Unsere Raid Zeiten liegen zwischen 20:15 bis ca 24:00 Uhr.
Derzeit sind vier Tage ( Mi, Do, Fr, Mo) für Raids eingeplant. (Inkl. Kara, Zul Aman)
Mehr nach Bedarf.

*Primär suchen wir für die 25er Raids:*
Heilkundige allgemein (Priester, Palas, Shammis)
Ele Shammis/ Moonkins/ DDs
Kriegskundige allgemein (Tanks)

*Aufnahmestop:*
Hexenmeister

Natürlich sind auch alle Anderen, die Wert auf einen gepflegten Umgang untereinander und ein angenehmes Ambiente legen, herzlich bei uns willkommenn!

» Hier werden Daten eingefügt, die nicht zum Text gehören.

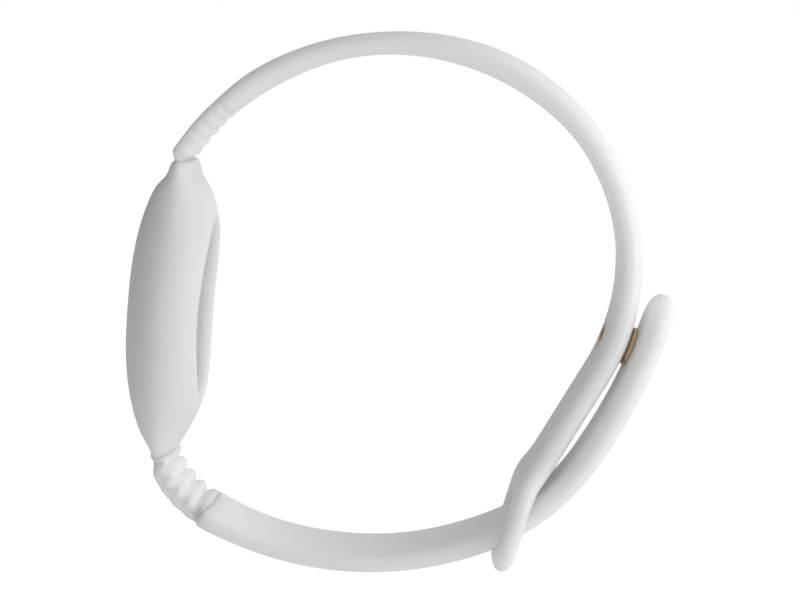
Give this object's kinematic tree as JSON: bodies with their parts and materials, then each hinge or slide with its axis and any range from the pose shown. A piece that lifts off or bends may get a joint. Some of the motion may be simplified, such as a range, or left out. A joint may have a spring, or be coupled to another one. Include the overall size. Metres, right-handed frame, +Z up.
{
  "type": "esd wrist strap",
  "caption": "Moulded silicone wrist band with ribbed necks, a loop and brass stud closure, and a pocket on the wrist side that holds a removable static discharge capsule.",
  "frame": {"origin": "centre of the wrist opening, half way across the band's width", "axes": "+X from the pocket towards the closure, +Y across the band's width, along the wrist, +Z up, towards the crown of the band"},
  "size_m": [0.0678, 0.017, 0.0678],
  "materials": {
    "silicone": "soft matte white silicone rubber",
    "brass": "turned brass, satin",
    "steel": "plain stainless steel",
    "contact_steel": "finely brushed stainless steel",
    "case_plastic": "fine spark-textured light grey plastic",
    "gasket": "black rubber",
    "board": "green solder mask",
    "resistor": "lacquered film resistor",
    "insulator": "natural nylon"
  },
  "bodies": {
    "band": {"pod_sleeve": "silicone", "pocket_lip": "silicone", "upper_neck": "silicone", "crown_strap": "silicone", "side_strap": "silicone", "punched_strap": "silicone", "straight_strap": "silicone", "keeper_loop": "silicone", "lower_neck": "silicone", "belly_strap": "silicone", "slot_strap": "silicone", "tail_bend": "silicone"},
    "tail": {"strap_tail": "silicone", "closure_stud": "brass", "stud_plate": "steel"},
    "capsule": {"capsule_tray": "case_plastic", "capsule_cover": "case_plastic", "case_gasket": "gasket", "case_screws": "steel", "circuit_board": "board", "spring_seat": "brass", "contact_spring": "steel", "limiting_resistor": "resistor", "needle_block": "insulator", "discharge_needles": "steel"},
    "contact": {"skin_contact": "contact_steel"}
  },
  "joints": [
    {"name": "tail_lift", "type": "hinge", "parent": "band", "child": "tail", "pos_m": [0.01975, 0, -0.02385], "axis": [0, 1, 0], "range_deg": [0, 60]},
    {"name": "capsule_release", "type": "slide", "parent": "band", "child": "capsule", "axis": [0.9956, 0, -0.0941], "range_m": [0, 0.012], "deforming": ["pocket_lip"]},
    {"name": "contact_press", "type": "slide", "parent": "capsule", "child": "contact", "axis": [-0.9956, 0, 0.0941], "range_m": [0, 0.0004], "stiffness_N_per_m": 400, "deforming": ["contact_spring"]}
  ]
}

Wichtig! Bitte lest vor einer Bewerbung unsere gesammelten Schriftstücke unter "Der Orden" und macht euch mit dem Leitgedanken der Gilde vertraut.
Die Infos findet ihr unter: http://www.ordo-draconis.net


*Kurzinfo zur Gilde: * 

Der "Ordo Draconis" wurde im Januar 2007 auf dem World of Warcraft RP-Server "Der Mithrilorden" auf Hordeseite gegründet und ins Leben gerufen. 

Begonnen hat unsere lange und abenteuerträchtige Reise in die Welt der MMORPGs (MultiMassiveOnlineRolePlayingGame) mit einem Online-Rollenspiel Namens "Meridian59", im Jahre 1995. 

Unsere Lust und Leidenschaft für MMORPGs war erweckt und führte uns seither über "EQ", "EQ2", "WoW", einigen anderen kurz angespielten Online Rollenspielen und einer einjährigen Pause, nun schliesslich wieder zurück nach Azeroth. 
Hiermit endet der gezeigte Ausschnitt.